The current round of turmoil in Thailand’s nine-year-long crisis began in November with rallies against an amnesty bill put forward by Yingluck’s Puea Thai Party that would have allowed Thaksin to return to the country from exile.
The bill was quashed but rallies supported by ultra royalists, middle-class Bangkokians, and southerners shifted their focus to toppling Yingluck’s administration and ridding Thailand of the “corrupt Thaksin regime.” As these rallies continued nearly 30 people were killed in related violence.
A leader with a poor human rights record, Thaksin was Thailand’s prime minister from 2001 to the time he was ousted by an earlier military coup in September 2006. Although currently living in exile, Thaksin’s role in Thailand’s protracted political crisis can’t be overstated said commentators.
“Since 2001 he has been the single most influential person in Thailand, despite being physically absent from the country for half of that 13-year period,” said Benjamin Zawacki an independent analyst based in Bangkok.
“Thaksin’s involvement since 2006 has been determinative of Thai politics,” he said.
Via his proxies Thaksin was able to effectively run Thailand from early 2008 to late 2009 and again from mid-2011 through to last week’s coup via his sister, said Zawacki.
Thaksin and his sister are popular in Thailand’s north and northeast with poorer voters who benefited from his populist policies. These are also the areas where Thaksin’s red shirt supporters derive from, some of whom had previously warned they’d take up arms if the military ousted another elected Thaksin government.
Despite the coup, life in even pro-Thaksin areas in the north and northeast of the country largely continues as normal for the time being.
“It has really made little difference to Chiang Mai at all. Life goes on as normal. … It’s not very exciting,” said Colin Jarvis, a British communications consultant based in the northern city of Chiang Mai, the hometown of the recently ousted Yingluck.
“There were demonstrations a few nights ago [Saturday] where a few people were arrested but it was very mild which is a bit strange given it’s a strong Thaksin area,” he said.

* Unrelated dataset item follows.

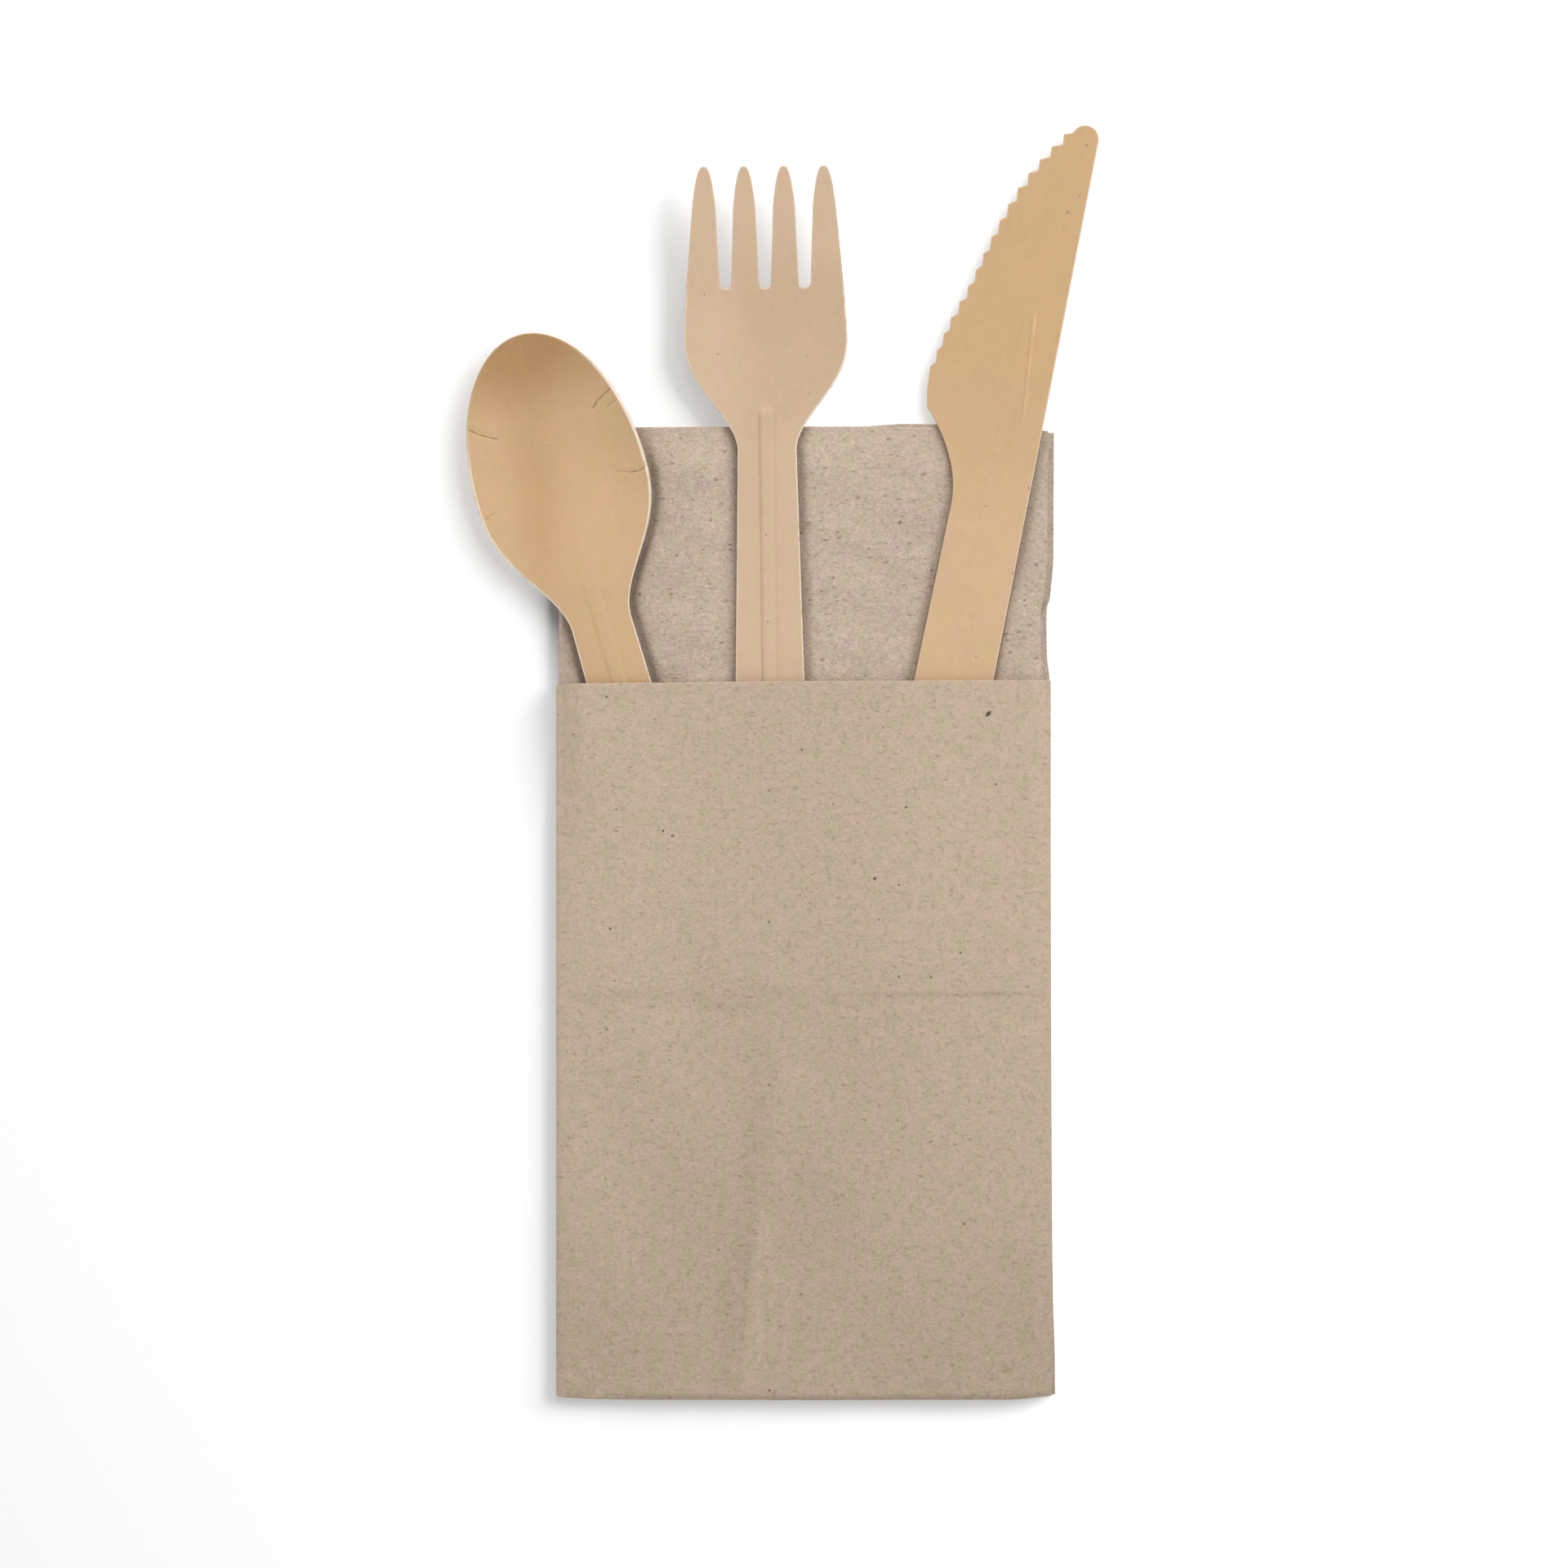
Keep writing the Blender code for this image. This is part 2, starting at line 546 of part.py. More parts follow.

Jarvis added that one of the biggest local concerns was the damaging effects that the political crisis was having on tourism in the area.
He added people were more privately worried about the ailing health of the country’s 86-year-old king and who will ultimately replace him on the throne, an extremely sensitive issue in Thailand.
Analysts believe the coup won’t solve Thailand’s protracted political conflict but it will—like the previous coup in 2006—only increase the divisions that drive it.
“The coup risks making Thailand’s political crisis worse because it destroys Thai democracy and radicalizes pro-Thaksin forces to take up arms against the ruling military regime,” said Dr. Paul Chambers, a director of research at the Institute of Southeast Asian Affairs affiliated with Chiang Mai University.
“Thailand’s political polarization will now become more hardened than ever before: the military’s iron heel cannot heal the wounds a deeply divided land,” Chambers said.
“At the least, the red shirts and Puea Thai supporters will acquiesce in angry silence. As time goes on, there will be red shirt-led riots. At the worst, Thaksin will establish an informal government in exile and lead a low-intensity civil war with red shirts at the forefront.”
Within 24 hours of the military putsch, a small anti-coup demonstration was held in Bangkok’s retail center as witnessed by a multitude of foreign journalists. More protests were held over the weekend and have now become a daily event at Victory Monument, testing the army’s resolve in enforcing its martial law that bans gatherings or meetings of over five people together.
Meanwhile local papers publish reports about army raids outside of Bangkok that target hard-line militant elements of the Red Shirt Movement that they said are equipped with war weapons.